Tapping into nature and the power of protein to tell us what to eat, when to eat, how to control weight and how to live longer.
How is it that a baboon, a cat and a locust instinctively know what to eat for balanced nutrition, and we humans can't seem to figure it out?
Mixing a nutritionally balanced diet, with a precise ratio of protein to carbohydrate, seems daunting, but animals, from apes to cockroaches, all manage it instinctively. It comes down to the essential role of appetite to communicate the body's needs to the brain. Humans have this ability too, but our appetites have been hijacked in the modern food environment, causing obesity and the serious diseases that come with it.
David Raubenheimer and Stephen J. Simpson have been studying appetite in animals, transforming the science of nutrition with their findings. In Eat Like the Animals they take us on a journey from jungle to laboratory and back to our own kitchens to understand how and why we eat, how appetites are fed and regulated, and how, in the end, it all comes down to protein.

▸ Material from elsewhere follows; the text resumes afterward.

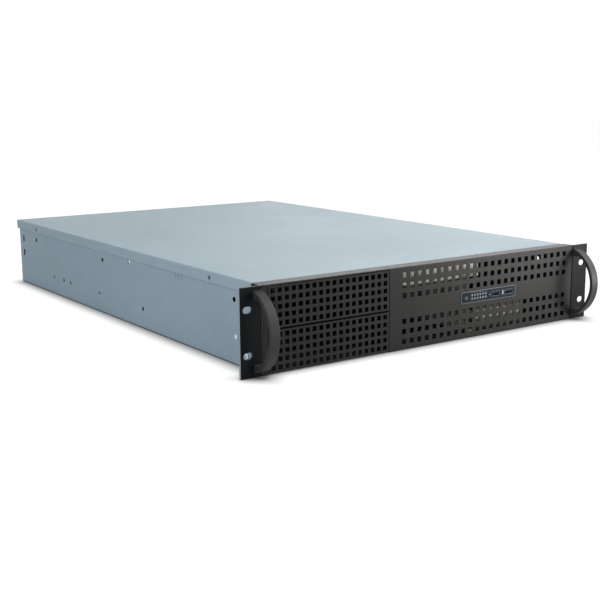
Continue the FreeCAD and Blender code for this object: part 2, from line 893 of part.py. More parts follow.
def make_bay_cover(label, middle):
    """A perforated cover with a spring leaf turned back at each side."""
    body = new_body(label)
    low = middle - s.bayCoverHeight / 2
    high = middle + s.bayCoverHeight / 2
    pad(body, "XZ", front_face, front_back, lambda sketch: rectangle(sketch, bay_left, bay_right, low, high))
    leaf_low, leaf_high = low + s.bayReturnInset, high - s.bayReturnInset
    for outside, inside in (
        (drive_left, drive_left + s.frontSheet),
        (drive_right, drive_right - s.frontSheet),
    ):
        left, right = ordered(outside, inside)
        pad(
            body,
            "XY",
            leaf_low,
            leaf_high,
            lambda sketch: rectangle(sketch, left, right, front_back - s.frontSheet / 2, s.bayCoverReturn),
        )
    face_edges = [(bay_left, front_face), (bay_right, front_face)]
    round_at(body, "XY", face_edges, s.frontSheet / 2)
    first_column = grid_start(s.bayCentreX, s.bayHolePitch, s.bayHoleColumns)
    first_row = grid_start(middle, s.bayHolePitch, s.bayHoleRows)
    hole = pierce(
        body,
        "XZ",
        front_face,
        front_back,
        lambda sketch: centred(sketch, first_column, first_row, s.bayHoleSize, s.bayHoleSize),
    )
    grid(body, hole, s.bayHoleColumns, s.bayHolePitch, s.bayHoleRows, s.bayHolePitch)
    node(label, body)


def make_panel_fixings():
    """Welded studs behind the front panel, and their nuts."""
    lip_back = front_back + s.bodySheet
    length = s.bodySheet + s.nutHeight + s.studTail
    studs, nuts = [], []
    for across in (stud_bay_x, stud_right_x):
        for up in (-stud_z, stud_z):
            studs.append(rod("y", (across, front_back, up), s.screwSize, length))
            nut = hexagon("y", (across, lip_back, up), s.nutSize, s.nutHeight)
            bore_start = (across, lip_back - s.cutPast, up)
            bore = rod("y", bore_start, s.screwSize + s.threadGap * 2, s.nutHeight + s.cutPast * 2)
            nuts.append(cut(nut, [bore]))
    node("panel_studs", set_of(studs, "panel_studs"))
    node("panel_nuts", set_of(nuts, "panel_nuts"))


# ---------------------------------------------------------------- ears and handles


def make_ear(label, side):
    """An angle bracket: the slotted ear, and the leaf that is screwed to the side wall."""
    body = new_body(label)
    inside = ear_inside * side
    leaf_outside = (ear_inside + s.earSheet) * side
    ear_edge = (ear_inside + s.earWidth) * side
    section = [(inside, s.frontFlangeDepth), (inside, front_face), (ear_edge, front_face)]
    folded(body, "XY", -half_front, half_front, section if side > 0 else section[::-1], s.earSheet)
    leaf_corners = [(s.frontFlangeDepth, -half_front), (s.frontFlangeDepth, half_front)]
    round_at(body, "YZ", leaf_corners, s.earCorner)

    def rack_slots(sketch):
        for up in (-s.slotSpacingZ / 2, s.slotSpacingZ / 2):
            round_slot(sketch, slot_x * side, up, s.slotLength, s.slotHeight)

    pierce(body, "XZ", front_face, 0, rack_slots)

    def handle_holes(diameter):
        def draw(sketch):
            for up in (-handle_screw_z, handle_screw_z):
                circle(sketch, handle_x * side, up, diameter)

        return draw

    pierce(body, "XZ", front_face, 0, handle_holes(screw_hole))
    head_seat = -s.flushHeadHeight - s.slideGap
    pocket(body, "XZ", head_seat, s.cutPast, handle_holes(s.flushHead + s.screwHoleGap))

    def leaf_holes(diameter):
        def draw(sketch):
            for depth, up in ear_screw_places():
                circle(sketch, depth, up, diameter)

        return draw

    pierce(body, "YZ", inside, leaf_outside, leaf_holes(s.earScrewSize + s.screwHoleGap))
    seat = (ear_inside + s.earSheet - s.earHeadHeight - s.slideGap) * side
    past = (ear_inside + s.earSheet + s.cutPast) * side
    pocket(body, "YZ", seat, past, leaf_holes(s.earHead + s.screwHoleGap))
    node(label, body)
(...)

Armed with this knowledge, they explain simple steps you can take towards eating a more natural diet for optimal health and a longer life.
About the Author
David Raubenheimer is the Leonard P. Ullman Professor of Nutritional Ecology in the School of Life and Environmental Sciences, and Nutrition Theme Leader in the Charles Perkins Centre at the University of Sydney. He previously spent ten years as a Research Fellow and departmental Lecturer at Oxford. He and Stephen J. Simpson co-wrote The Nature of Nutrition: A Unifying Framework from Animal Adaptation to Human Obesity.